DeepStream retail application

Could anyone point out to a most straightforward way to implement a detection and labeling and calculation of bottles with deepstream, in case that sounds as something for that deepstream will be a good fit at all,please?
Otherwise, provide arguments why it could be not a very good idea, please.
Any feedback will be appreciated.

Do you want to run in face detection, car detection, license plate recognition, or other fields?
The deepstream model can be specific to one application.

Thank you for your response.
The interest was due to the demand in recognition of type of bottles [with soda] and their types and quantity, and if it could be processed with deep-stream.
Moreover, since I got access to the transfer learning toolkit I will be researching other options. My interest include but is not be limited to the face detection, car detection, plate recognition. However, the reason why I started the thread is because I was asked to sort out a proof-of-concept for soda bottles tracking/ detection. And the forum seems a good place for brainstorm activity.


There are two kinds of model in the deepstream: detection and classification.
For example, if you want to output car type:
[i]>> primary model will give you the location of each car.

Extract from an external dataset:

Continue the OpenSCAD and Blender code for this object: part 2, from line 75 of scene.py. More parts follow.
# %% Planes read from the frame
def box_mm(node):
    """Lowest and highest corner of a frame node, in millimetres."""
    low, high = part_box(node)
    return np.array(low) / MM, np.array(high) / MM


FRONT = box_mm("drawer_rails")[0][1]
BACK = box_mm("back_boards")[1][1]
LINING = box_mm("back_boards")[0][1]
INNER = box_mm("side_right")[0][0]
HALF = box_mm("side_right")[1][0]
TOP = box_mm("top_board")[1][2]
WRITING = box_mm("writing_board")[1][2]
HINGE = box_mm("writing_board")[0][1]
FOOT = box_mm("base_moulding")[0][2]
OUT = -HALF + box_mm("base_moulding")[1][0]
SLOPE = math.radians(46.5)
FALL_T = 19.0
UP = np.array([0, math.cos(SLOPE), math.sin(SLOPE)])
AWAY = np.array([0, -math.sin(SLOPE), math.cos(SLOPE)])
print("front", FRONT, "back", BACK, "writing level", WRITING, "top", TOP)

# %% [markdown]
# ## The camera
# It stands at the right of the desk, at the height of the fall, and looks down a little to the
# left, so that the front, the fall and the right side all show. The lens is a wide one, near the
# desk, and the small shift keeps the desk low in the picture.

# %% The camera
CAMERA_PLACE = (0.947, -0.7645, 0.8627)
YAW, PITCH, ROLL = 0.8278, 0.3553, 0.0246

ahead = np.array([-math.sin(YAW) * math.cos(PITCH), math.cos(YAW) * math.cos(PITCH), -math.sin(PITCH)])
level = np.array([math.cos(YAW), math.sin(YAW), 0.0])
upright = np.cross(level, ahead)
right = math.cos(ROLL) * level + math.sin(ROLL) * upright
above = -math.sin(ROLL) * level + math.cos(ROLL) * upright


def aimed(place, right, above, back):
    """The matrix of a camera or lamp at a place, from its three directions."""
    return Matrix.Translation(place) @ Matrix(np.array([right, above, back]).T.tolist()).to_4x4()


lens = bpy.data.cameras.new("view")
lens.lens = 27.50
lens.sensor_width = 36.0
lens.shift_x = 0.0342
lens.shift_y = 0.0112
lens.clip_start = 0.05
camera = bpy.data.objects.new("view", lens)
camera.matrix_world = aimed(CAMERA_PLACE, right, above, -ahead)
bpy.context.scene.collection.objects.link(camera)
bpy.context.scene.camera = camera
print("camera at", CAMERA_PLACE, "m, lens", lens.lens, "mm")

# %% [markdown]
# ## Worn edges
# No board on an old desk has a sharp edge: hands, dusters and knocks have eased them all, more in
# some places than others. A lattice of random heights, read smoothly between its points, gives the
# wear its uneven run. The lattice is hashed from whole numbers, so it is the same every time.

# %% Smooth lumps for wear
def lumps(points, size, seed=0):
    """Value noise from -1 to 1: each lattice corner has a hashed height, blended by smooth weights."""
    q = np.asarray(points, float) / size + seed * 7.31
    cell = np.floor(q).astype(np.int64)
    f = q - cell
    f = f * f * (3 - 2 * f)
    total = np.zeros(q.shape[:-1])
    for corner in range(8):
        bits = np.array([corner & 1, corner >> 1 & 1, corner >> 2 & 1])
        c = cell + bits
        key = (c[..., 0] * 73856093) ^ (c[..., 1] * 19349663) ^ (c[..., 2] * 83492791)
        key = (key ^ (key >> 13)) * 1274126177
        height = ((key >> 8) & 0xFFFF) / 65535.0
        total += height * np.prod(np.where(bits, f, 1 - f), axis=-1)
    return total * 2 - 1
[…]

secondary model will tell you which car type the detected box is.[/i]

For your use-case, it’s recommended to train a bottle detector first and combine with bottle type classifier.
Please check this tutorial for how to retrain a model:


Thank you for your response.
Upon my investigation it turned out that the first step will be to prepare a kitti dataset input.

and face recognition?
will be the most straightforward direction for the face recognition?


You can give it a try.
If you want a face detection sample, DetectNet should be enough:



a friend of mine asks how will xavier fit a need to process object detection.

How AGX Xavier will perform it in case they have 6 cameras,
and will be looking for running multiple models for detection with it?

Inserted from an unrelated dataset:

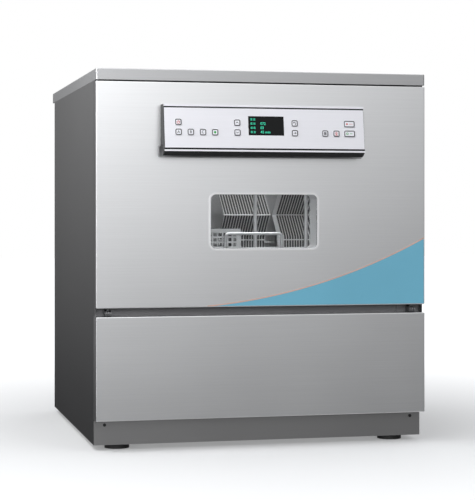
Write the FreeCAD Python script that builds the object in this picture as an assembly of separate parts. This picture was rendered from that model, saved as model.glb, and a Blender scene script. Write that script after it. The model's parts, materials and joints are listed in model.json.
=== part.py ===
import FreeCAD, Part
import math
import os

V = FreeCAD.Vector

# Under-counter laboratory glassware washer. Millimetres, X across, Y from door front to rear, Z up.
# Casing
width = 752.0
height = 835.0
depth = 750.0
worktop_thick = 25.0
worktop_overhang = 40.0
worktop_sheet = 1.5
worktop_corner = 3.0
worktop_edge = 2.0
worktop_rib = 2.0
worktop_rib_pitch = 180.0
worktop_rib_end = 30.0
foot_gap = 12.0
panel_sheet = 1.2
panel_return = 13.2
rear_panel_rise = 8.0
vent_rows = 6
vent_pitch = 14.0
vent_length = 60.0
vent_height = 5.0
vent_spacing = 90.0
vent_corner = 2.4
drain_hole_ease = 1.0
gland_hole_ease = 0.4
seam = 0.3

# Base tray and its skirts
base_sheet = 2.0
skirt_sheet = 1.5
skirt_height = 30.0
spring_hook_half = 3.0

# Front of the casing, from the floor up
kick_height = 56.0
kick_sheet = 1.5
kick_screw_drop = 12.0
service_height = 226.0
service_sheet = 1.5
service_edge = 1.5
hinge_gap = 19.0
door_top_gap = 3.0
front_depth = 36.2

# Chassis frame
frame_sheet = 2.0
frame_return = 21.8
front_leg_sheet = 1.5
front_leg_depth = 19.2
post_leg = 25.0
beam = 20.0
lock_slot_half = 4.0
lock_slot_low = 11.0
lock_slot_high = 31.5
arm_slot_ease = 1.0
arm_slot_rise = 2.0

# Wash chamber
tub_sheet = 1.5
side_space = 94.5
roof_space = 38.5
rear_space = 188.5
sill_height = 20.5
gasket_lap = 8.0
gasket_cover = 2.5
gasket_thick = 7.9
gasket_inner_corner = 4.0
gasket_outer_corner = 16.0
inlet_port_drop = 70.0
feed_gap = 0.3

# Door
skin_sheet = 1.5
skin_depth = 15.5
skin_edge = 2.0
skin_flange = 14.0
skin_round = 1.7
plug_edge = 3.0
liner_margin = 6.0
liner_sill = 3.0
liner_depth = 12.5
liner_sheet = 1.5
plug_depth = 35.0
plug_side_gap = 18.0
plug_sill_gap = 18.0
plug_corner = 8.0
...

It is difficult for me to answer the question,
because what I could see so far is either that examples for 4 and 30 sources work pretty fast with all default settings and inputs from file.

Or, on the other hand I used to direct a rtsp gstreamer stream of one xavier to another xavier’s deepstream application with high resolution and 30 fps, and it reduced performance of processing the single thread to less than 10 fps, as far as I remember. However, I did not look too close into details and configuration files parameters.
To sum all up: my question that is addressed to more knowledgeable guys is:

Will Xavier will fit for 6 cameras detection with multiple models?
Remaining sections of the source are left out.